Where MXGP falls short, then, is not in longevity or the overall experience of thrashing a bike over obscene jumps at high speeds. It is in those little quality of life features that separate a good game from a great one. A player who is brand-new to the sport, for example, may be told how to perform a ‘scrub’ early in the game, but will be left with absolutely no idea what one is, or why their bike keeps falling over every time they try to do one.
The graphics are fine, but fine isn’t really enough to sell a game anymore. Similarly, the sound effects are good, but there is no in-race music and after a few hours the incessant sound of a 4-stroke engine buzzing away can get a bit grating; the game could really have done with an infusion of nu-metal and punk to liven up the action, because when you really get into the flow of things, perfectly sailing over a series of jumps and landing flawlessly on the other side, ready to take the next corner, while Drowning Pool blares from your speakers and your rivals eat your dirt, this is a fantastic experience and one that is highly worth your time.

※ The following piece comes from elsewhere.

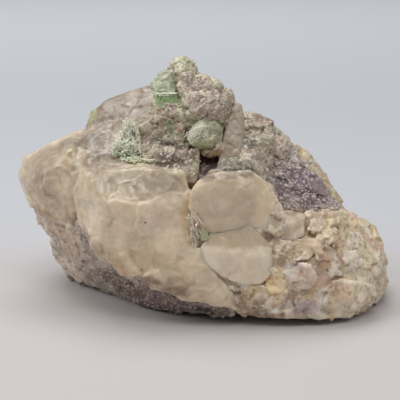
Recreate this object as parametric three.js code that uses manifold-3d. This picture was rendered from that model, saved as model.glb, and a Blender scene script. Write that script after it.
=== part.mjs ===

When it comes to creating your own races, though, Playground mode is far from all MXGP 2021 has to offer. The game features a fully-fledged track editor, which allows players to create a proper Motocross track using an easy-to-use editor – it quickly brings to mind playing Excitebike back in the day and making the most frustrating track possible just to sit and gleefully watch as your friends grew increasingly annoyed trying to beat it; I highly recommend doing the same in MXGP 2021.
If you know nothing about Motocross but would like to start getting into the sport, the beginning of the 2022 season has been delayed, so this might be the perfect time to give MXGP 2021 a go. If you’re a grizzled veteran, go crack open a can of Boomer Juice, whack on some Powerman 5000 and rev that engine!